> [Task instructions]: Give the listing again in full, exactly as written.
** begin Data provided **
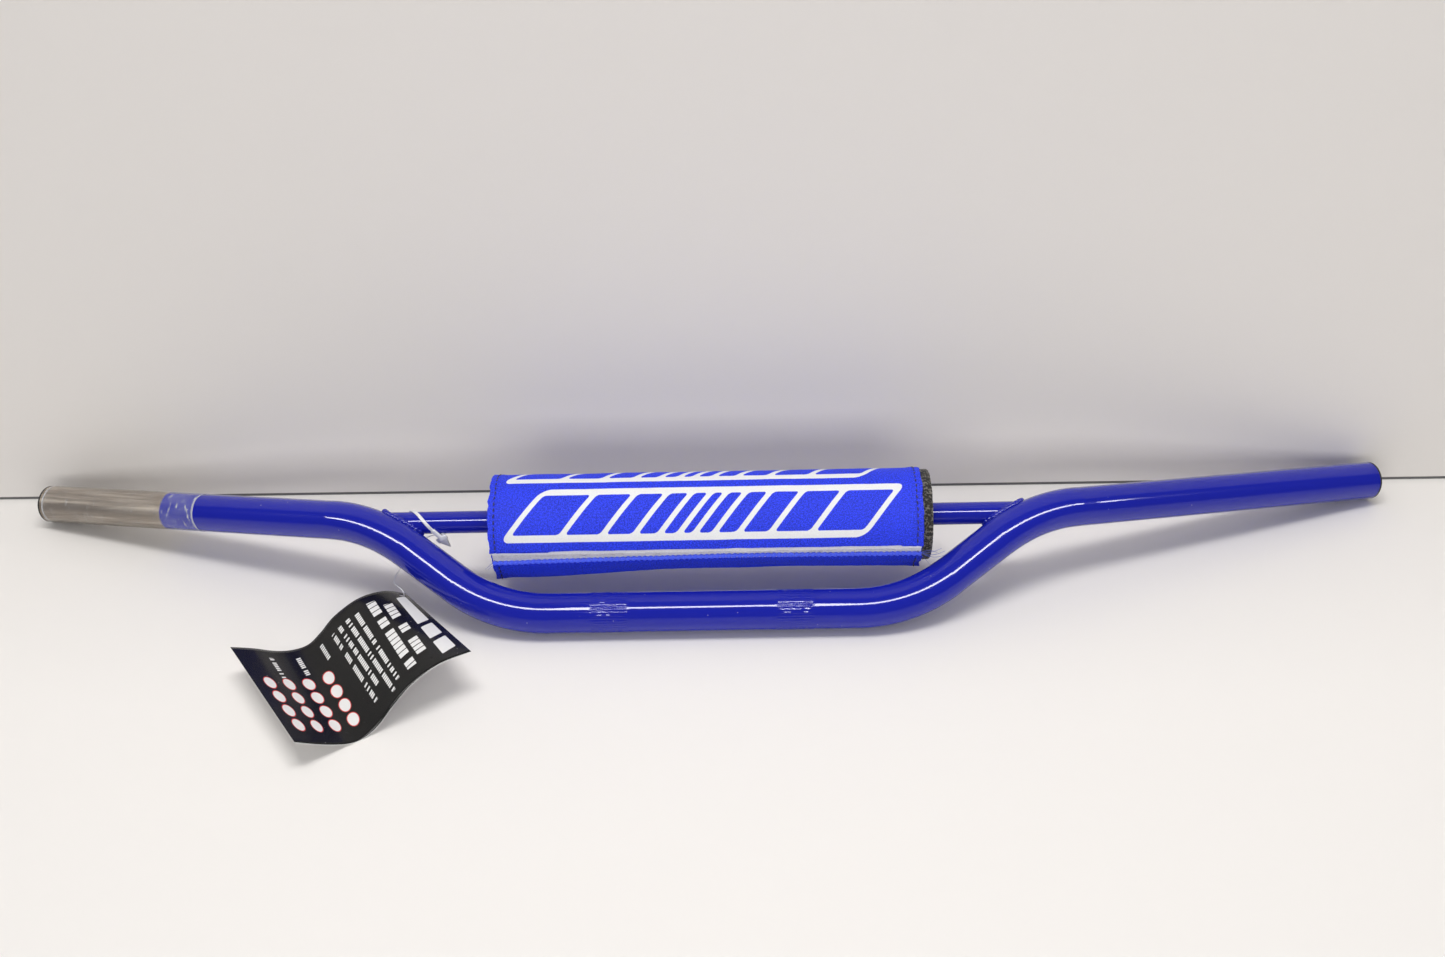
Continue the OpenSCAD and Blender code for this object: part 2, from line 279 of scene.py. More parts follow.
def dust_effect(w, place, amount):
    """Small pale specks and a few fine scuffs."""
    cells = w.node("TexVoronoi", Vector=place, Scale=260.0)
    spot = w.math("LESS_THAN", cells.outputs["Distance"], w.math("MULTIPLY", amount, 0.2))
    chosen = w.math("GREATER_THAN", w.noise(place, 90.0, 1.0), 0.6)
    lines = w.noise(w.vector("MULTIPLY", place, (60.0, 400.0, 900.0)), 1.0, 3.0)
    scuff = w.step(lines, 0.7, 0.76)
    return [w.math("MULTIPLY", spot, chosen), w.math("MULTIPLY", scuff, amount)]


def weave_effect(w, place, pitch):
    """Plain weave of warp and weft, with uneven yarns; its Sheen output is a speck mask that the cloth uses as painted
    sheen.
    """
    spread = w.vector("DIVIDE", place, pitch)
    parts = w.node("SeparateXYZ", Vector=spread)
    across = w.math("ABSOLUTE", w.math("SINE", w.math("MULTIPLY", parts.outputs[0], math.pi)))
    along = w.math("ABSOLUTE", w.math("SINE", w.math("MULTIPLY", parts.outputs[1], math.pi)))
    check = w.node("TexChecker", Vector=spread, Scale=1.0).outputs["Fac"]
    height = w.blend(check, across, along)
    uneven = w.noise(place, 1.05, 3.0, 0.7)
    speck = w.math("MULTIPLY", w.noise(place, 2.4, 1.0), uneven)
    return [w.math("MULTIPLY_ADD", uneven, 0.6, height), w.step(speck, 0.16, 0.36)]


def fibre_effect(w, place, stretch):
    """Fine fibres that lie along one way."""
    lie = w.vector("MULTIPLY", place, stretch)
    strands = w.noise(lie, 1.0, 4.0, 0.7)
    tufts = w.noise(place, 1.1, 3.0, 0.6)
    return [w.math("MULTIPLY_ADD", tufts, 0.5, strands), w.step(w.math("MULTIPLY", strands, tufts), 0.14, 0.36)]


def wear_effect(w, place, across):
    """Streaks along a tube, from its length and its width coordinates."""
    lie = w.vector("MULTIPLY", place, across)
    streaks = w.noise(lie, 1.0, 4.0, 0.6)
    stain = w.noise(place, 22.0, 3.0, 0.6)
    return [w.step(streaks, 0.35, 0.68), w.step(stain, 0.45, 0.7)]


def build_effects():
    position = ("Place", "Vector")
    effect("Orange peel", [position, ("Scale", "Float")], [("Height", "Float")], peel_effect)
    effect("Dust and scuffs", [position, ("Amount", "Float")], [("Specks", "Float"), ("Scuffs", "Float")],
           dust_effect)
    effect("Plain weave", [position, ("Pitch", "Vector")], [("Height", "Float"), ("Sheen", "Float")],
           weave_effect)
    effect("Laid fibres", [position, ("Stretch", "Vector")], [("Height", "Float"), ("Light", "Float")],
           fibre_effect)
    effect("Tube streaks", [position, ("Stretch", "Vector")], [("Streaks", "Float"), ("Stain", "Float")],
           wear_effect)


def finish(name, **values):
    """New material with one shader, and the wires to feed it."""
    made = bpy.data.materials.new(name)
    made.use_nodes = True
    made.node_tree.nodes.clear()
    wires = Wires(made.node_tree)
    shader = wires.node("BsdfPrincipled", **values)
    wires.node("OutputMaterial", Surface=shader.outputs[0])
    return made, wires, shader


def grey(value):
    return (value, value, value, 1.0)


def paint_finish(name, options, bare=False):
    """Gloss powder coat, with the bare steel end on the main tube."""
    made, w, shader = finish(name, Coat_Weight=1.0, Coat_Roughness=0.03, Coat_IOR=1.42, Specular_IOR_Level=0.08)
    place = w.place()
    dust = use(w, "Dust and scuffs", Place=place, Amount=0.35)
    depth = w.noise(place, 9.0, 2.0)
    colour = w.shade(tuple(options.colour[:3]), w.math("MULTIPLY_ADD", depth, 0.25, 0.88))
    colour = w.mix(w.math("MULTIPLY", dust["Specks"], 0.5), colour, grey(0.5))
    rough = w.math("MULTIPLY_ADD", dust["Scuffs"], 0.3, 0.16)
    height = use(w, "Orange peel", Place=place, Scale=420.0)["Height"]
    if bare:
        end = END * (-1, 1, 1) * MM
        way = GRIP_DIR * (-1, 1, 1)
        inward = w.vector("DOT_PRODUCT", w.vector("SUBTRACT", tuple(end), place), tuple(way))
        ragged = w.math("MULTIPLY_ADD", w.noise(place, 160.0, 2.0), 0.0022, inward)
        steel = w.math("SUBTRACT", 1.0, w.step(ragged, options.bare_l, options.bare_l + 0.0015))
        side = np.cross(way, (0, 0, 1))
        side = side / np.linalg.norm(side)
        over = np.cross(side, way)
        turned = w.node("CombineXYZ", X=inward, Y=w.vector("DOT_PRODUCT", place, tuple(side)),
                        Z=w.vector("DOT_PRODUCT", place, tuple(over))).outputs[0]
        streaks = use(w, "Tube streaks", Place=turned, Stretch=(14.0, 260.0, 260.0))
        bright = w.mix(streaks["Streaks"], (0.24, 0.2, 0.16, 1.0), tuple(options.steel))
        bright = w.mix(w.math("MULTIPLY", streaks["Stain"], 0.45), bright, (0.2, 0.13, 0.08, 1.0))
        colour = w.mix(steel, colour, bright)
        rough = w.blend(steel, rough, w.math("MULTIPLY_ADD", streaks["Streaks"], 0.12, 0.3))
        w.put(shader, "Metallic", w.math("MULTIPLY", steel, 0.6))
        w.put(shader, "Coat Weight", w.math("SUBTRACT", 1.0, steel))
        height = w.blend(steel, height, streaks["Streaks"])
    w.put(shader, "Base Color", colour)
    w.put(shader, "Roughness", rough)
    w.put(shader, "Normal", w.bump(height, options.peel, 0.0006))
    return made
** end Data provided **
> [Response to this exercise]:
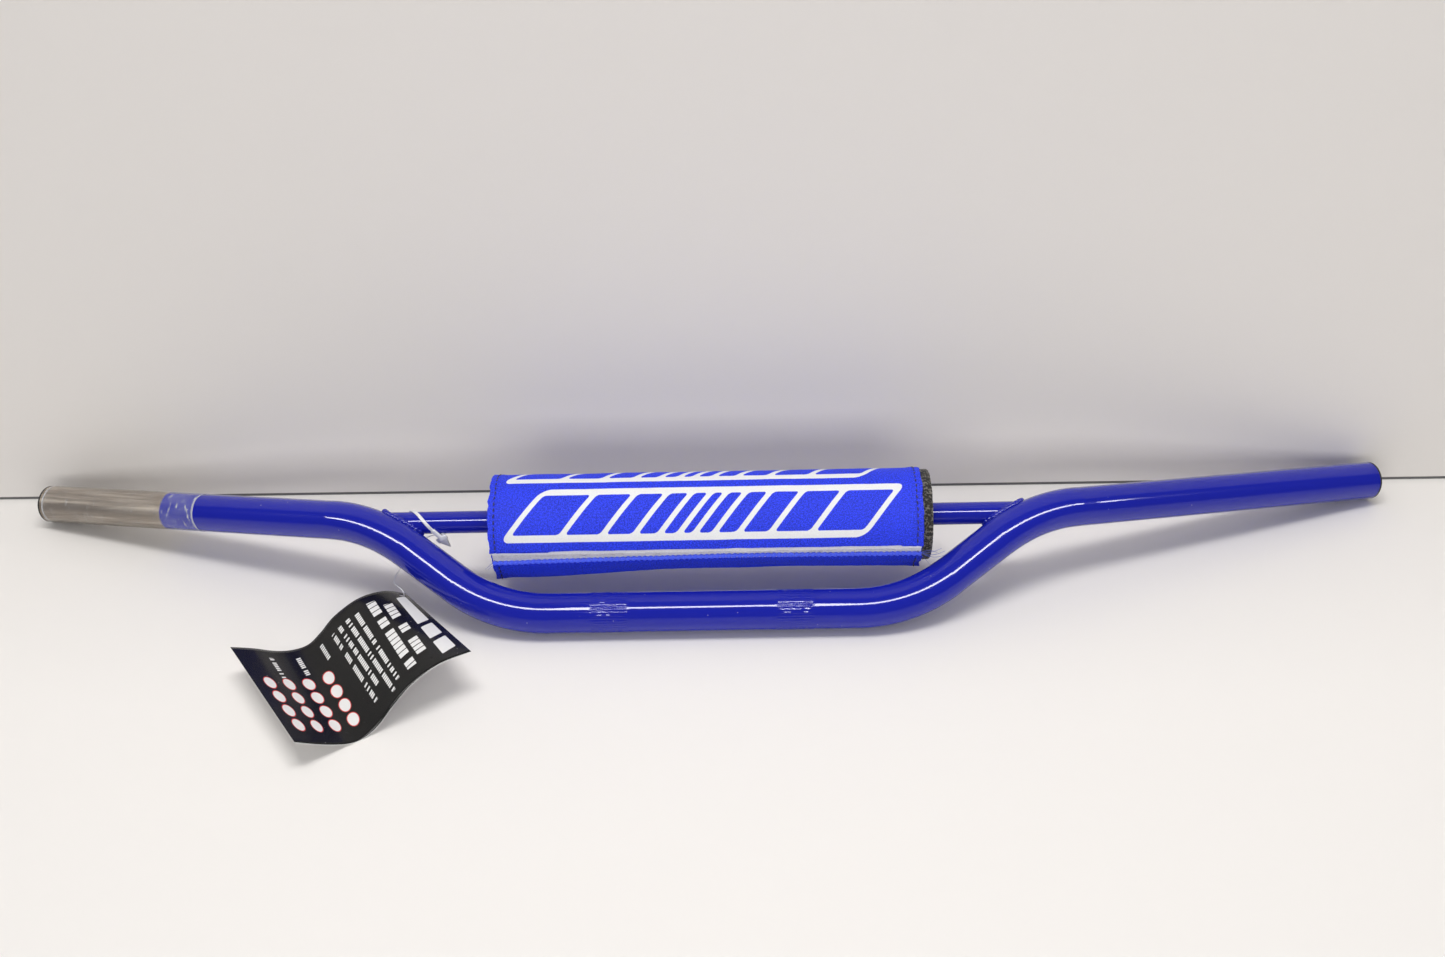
Continue the OpenSCAD and Blender code for this object: part 2, from line 279 of scene.py. More parts follow.
def dust_effect(w, place, amount):
    """Small pale specks and a few fine scuffs."""
    cells = w.node("TexVoronoi", Vector=place, Scale=260.0)
    spot = w.math("LESS_THAN", cells.outputs["Distance"], w.math("MULTIPLY", amount, 0.2))
    chosen = w.math("GREATER_THAN", w.noise(place, 90.0, 1.0), 0.6)
    lines = w.noise(w.vector("MULTIPLY", place, (60.0, 400.0, 900.0)), 1.0, 3.0)
    scuff = w.step(lines, 0.7, 0.76)
    return [w.math("MULTIPLY", spot, chosen), w.math("MULTIPLY", scuff, amount)]


def weave_effect(w, place, pitch):
    """Plain weave of warp and weft, with uneven yarns; its Sheen output is a speck mask that the cloth uses as painted
    sheen.
    """
    spread = w.vector("DIVIDE", place, pitch)
    parts = w.node("SeparateXYZ", Vector=spread)
    across = w.math("ABSOLUTE", w.math("SINE", w.math("MULTIPLY", parts.outputs[0], math.pi)))
    along = w.math("ABSOLUTE", w.math("SINE", w.math("MULTIPLY", parts.outputs[1], math.pi)))
    check = w.node("TexChecker", Vector=spread, Scale=1.0).outputs["Fac"]
    height = w.blend(check, across, along)
    uneven = w.noise(place, 1.05, 3.0, 0.7)
    speck = w.math("MULTIPLY", w.noise(place, 2.4, 1.0), uneven)
    return [w.math("MULTIPLY_ADD", uneven, 0.6, height), w.step(speck, 0.16, 0.36)]


def fibre_effect(w, place, stretch):
    """Fine fibres that lie along one way."""
    lie = w.vector("MULTIPLY", place, stretch)
    strands = w.noise(lie, 1.0, 4.0, 0.7)
    tufts = w.noise(place, 1.1, 3.0, 0.6)
    return [w.math("MULTIPLY_ADD", tufts, 0.5, strands), w.step(w.math("MULTIPLY", strands, tufts), 0.14, 0.36)]


def wear_effect(w, place, across):
    """Streaks along a tube, from its length and its width coordinates."""
    lie = w.vector("MULTIPLY", place, across)
    streaks = w.noise(lie, 1.0, 4.0, 0.6)
    stain = w.noise(place, 22.0, 3.0, 0.6)
    return [w.step(streaks, 0.35, 0.68), w.step(stain, 0.45, 0.7)]


def build_effects():
    position = ("Place", "Vector")
    effect("Orange peel", [position, ("Scale", "Float")], [("Height", "Float")], peel_effect)
    effect("Dust and scuffs", [position, ("Amount", "Float")], [("Specks", "Float"), ("Scuffs", "Float")],
           dust_effect)
    effect("Plain weave", [position, ("Pitch", "Vector")], [("Height", "Float"), ("Sheen", "Float")],
           weave_effect)
    effect("Laid fibres", [position, ("Stretch", "Vector")], [("Height", "Float"), ("Light", "Float")],
           fibre_effect)
    effect("Tube streaks", [position, ("Stretch", "Vector")], [("Streaks", "Float"), ("Stain", "Float")],
           wear_effect)


def finish(name, **values):
    """New material with one shader, and the wires to feed it."""
    made = bpy.data.materials.new(name)
    made.use_nodes = True
    made.node_tree.nodes.clear()
    wires = Wires(made.node_tree)
    shader = wires.node("BsdfPrincipled", **values)
    wires.node("OutputMaterial", Surface=shader.outputs[0])
    return made, wires, shader


def grey(value):
    return (value, value, value, 1.0)


def paint_finish(name, options, bare=False):
    """Gloss powder coat, with the bare steel end on the main tube."""
    made, w, shader = finish(name, Coat_Weight=1.0, Coat_Roughness=0.03, Coat_IOR=1.42, Specular_IOR_Level=0.08)
    place = w.place()
    dust = use(w, "Dust and scuffs", Place=place, Amount=0.35)
    depth = w.noise(place, 9.0, 2.0)
    colour = w.shade(tuple(options.colour[:3]), w.math("MULTIPLY_ADD", depth, 0.25, 0.88))
    colour = w.mix(w.math("MULTIPLY", dust["Specks"], 0.5), colour, grey(0.5))
    rough = w.math("MULTIPLY_ADD", dust["Scuffs"], 0.3, 0.16)
    height = use(w, "Orange peel", Place=place, Scale=420.0)["Height"]
    if bare:
        end = END * (-1, 1, 1) * MM
        way = GRIP_DIR * (-1, 1, 1)
        inward = w.vector("DOT_PRODUCT", w.vector("SUBTRACT", tuple(end), place), tuple(way))
        ragged = w.math("MULTIPLY_ADD", w.noise(place, 160.0, 2.0), 0.0022, inward)
        steel = w.math("SUBTRACT", 1.0, w.step(ragged, options.bare_l, options.bare_l + 0.0015))
        side = np.cross(way, (0, 0, 1))
        side = side / np.linalg.norm(side)
        over = np.cross(side, way)
        turned = w.node("CombineXYZ", X=inward, Y=w.vector("DOT_PRODUCT", place, tuple(side)),
                        Z=w.vector("DOT_PRODUCT", place, tuple(over))).outputs[0]
        streaks = use(w, "Tube streaks", Place=turned, Stretch=(14.0, 260.0, 260.0))
        bright = w.mix(streaks["Streaks"], (0.24, 0.2, 0.16, 1.0), tuple(options.steel))
        bright = w.mix(w.math("MULTIPLY", streaks["Stain"], 0.45), bright, (0.2, 0.13, 0.08, 1.0))
        colour = w.mix(steel, colour, bright)
        rough = w.blend(steel, rough, w.math("MULTIPLY_ADD", streaks["Streaks"], 0.12, 0.3))
        w.put(shader, "Metallic", w.math("MULTIPLY", steel, 0.6))
        w.put(shader, "Coat Weight", w.math("SUBTRACT", 1.0, steel))
        height = w.blend(steel, height, streaks["Streaks"])
    w.put(shader, "Base Color", colour)
    w.put(shader, "Roughness", rough)
    w.put(shader, "Normal", w.bump(height, options.peel, 0.0006))
    return made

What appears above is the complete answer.